So that is my rant, and proposed solution. It would be nice if computers came pre-packaged with programs like this, as they effectively shut out all advertising .. well, on my machine at least. Setting up DNSKong and some of the tools can be an intimidating/confusing task first time around, but it isn't so bad once you get the hang of it. (You should then go around setting it up on your parents' computers, their friends' and your friends' computers.. And hey, it's a good excuse to hit up the relatives while you're at it..)

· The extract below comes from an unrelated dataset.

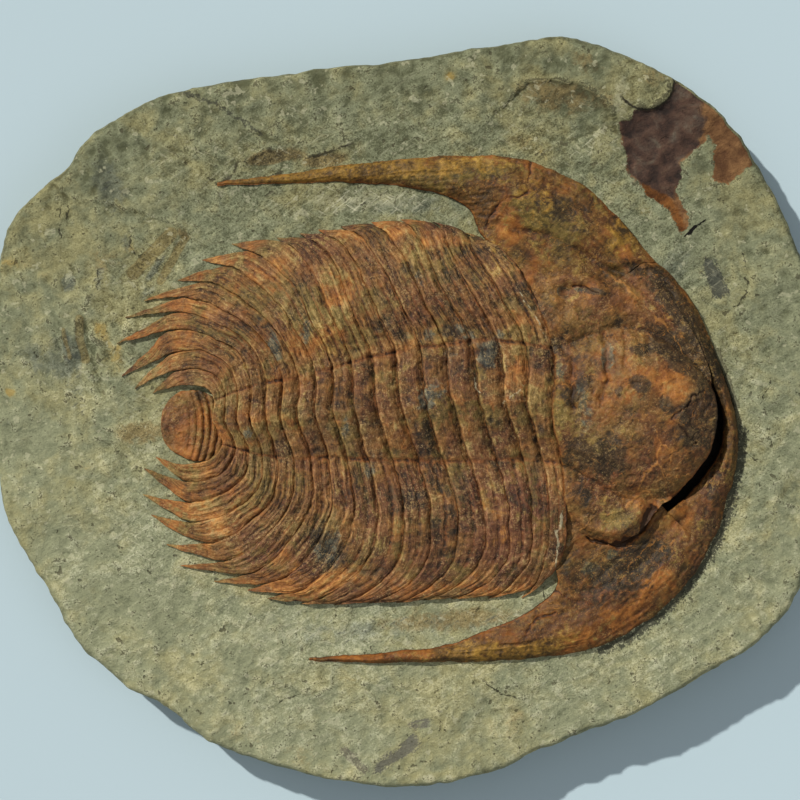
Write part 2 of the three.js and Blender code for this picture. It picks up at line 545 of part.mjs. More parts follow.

Then again, if everyone had this kind of set-up, then it's likely the spammers and advertisers would come up with some other scheme to get their crap to us. They're a shady bunch, and it seems like everyone's out there to make a quick buck at any expense. Spam would have died if it weren't for the fact that spammers can stand to make some good money.

Sending mass amounts of e-mail costs very little to do due to the giving, open nature of the Internet, (like how it was intended originally), and if 0.1% of the 1,000,000 people you e-mail in one day buy your $50 US penis enlargement pill then you just made $50,000 in revenue. For one day. They're concerned about losing their business, as there have been massive Denial of Service attacks on anti-spam services in recent times - The antispammers are having an effect, but it's an uphill battle to fight when all the bad guys seem to have the bandwidth and resourcing to spare on tactics like that.

When people stop buying stuff there will no longer be a "market" for spam, and it'll die. (I don't forsee this happening any time soon.) Ditto for telemarketing. In the meantime, middle fingers all around!

Okay I'm done now, seriously.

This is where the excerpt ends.